In the backdrop of the existing labour law legislations which will be repealed after enforcement of the Code, it can be seen that the sweeping changes that have been intended to be brought by the Code are basically the long standing demand for the labour law reforms. Further, by way of such amendment, the government has focused on increasing the global competitiveness and fairness in the labour and employment legislations. The modification in the definition of worker will have bearing on the interest of the workers due to the reason that it now specifically excludes workers employed with the departments associated with space, defence research and atomic energy. This curtails the rights of employees of space or defence research organization. Further, any casual leave taken by more than 50% (fifty percent) or more workers will be implied as strike.

It can be seen that the introduction of fixed-term employment will provide some benefit to the employees who are being employed as fixed term employee as they shall now also be entitled to statutory benefits and the terms of their employment will now be regulated. This can be considered as a welcome move towards recognizing the rights of the fixed term employees. However, there is no provision captured pertaining to requirement or instances as to when these fixed term employees can be granted permanent status. There will, no doubt, be a constant fear of non-renewal of their fixed term contracts, which Code has not addressed. 

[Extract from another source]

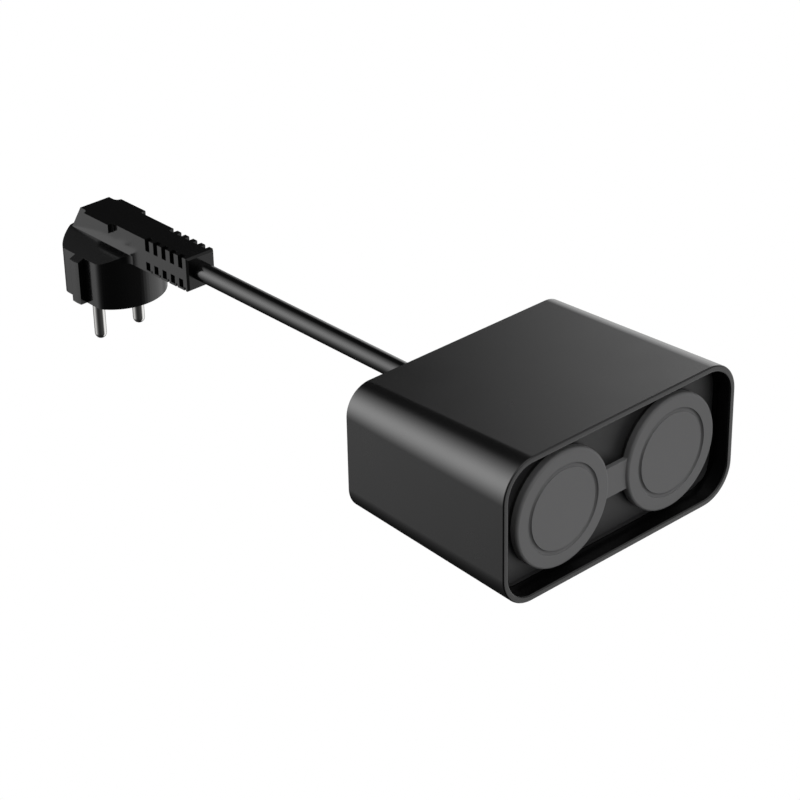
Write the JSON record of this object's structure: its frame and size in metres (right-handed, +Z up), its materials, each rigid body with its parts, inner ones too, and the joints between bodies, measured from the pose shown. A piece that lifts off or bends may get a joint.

In addition to this, it is interesting to note that with the introduction of the Code, relaxation has been given to the employers of factories, plantations and mines having less than 300 (three hundred) workers to obtaining prior approval from appropriate government before laying-off, retrenching any worker or closing the establishment. While introducing the said change, the government has provided reasoning that this change has been made in order to reduce the tedious process of acquiring permission and further making the process of obtaining hassle-free permission.

Lastly, the government has now stringent the penalties and imprisonment term for the industrial establishment who will breach any provision of the Code. With this, it can be seen that the government intends to implement the provisions of the Code with stringent approach and is leaving no stone unturned for making sure that the industrial establishments follow the provisions and rules as set out in the Code. Further, the Code has further empowered state government on formulating rules for better implementation of the provisions of the Code.

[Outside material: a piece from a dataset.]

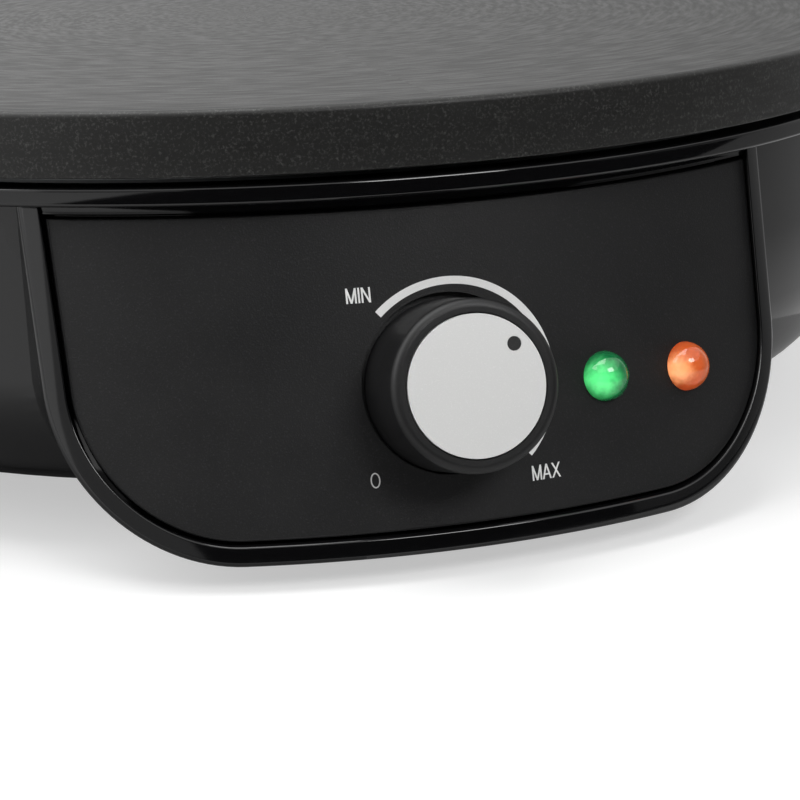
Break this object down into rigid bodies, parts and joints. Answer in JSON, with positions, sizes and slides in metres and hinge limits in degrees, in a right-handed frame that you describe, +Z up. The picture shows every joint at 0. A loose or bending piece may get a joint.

Considering the changes brought in through the Code, the government has focused on safeguarding the interest of the workers. However, it is yet to observe and analyse how these changes will be implemented by various industrial establishments specifically, the transition from the existing labour law legislations to the new Code. Further, the steps that will practically be taken by the government for checking the enforcement of the labour reforms, evasions made by the industrial establishments/employers and the extent of improvement of administrative hurdles in enforcing such changes.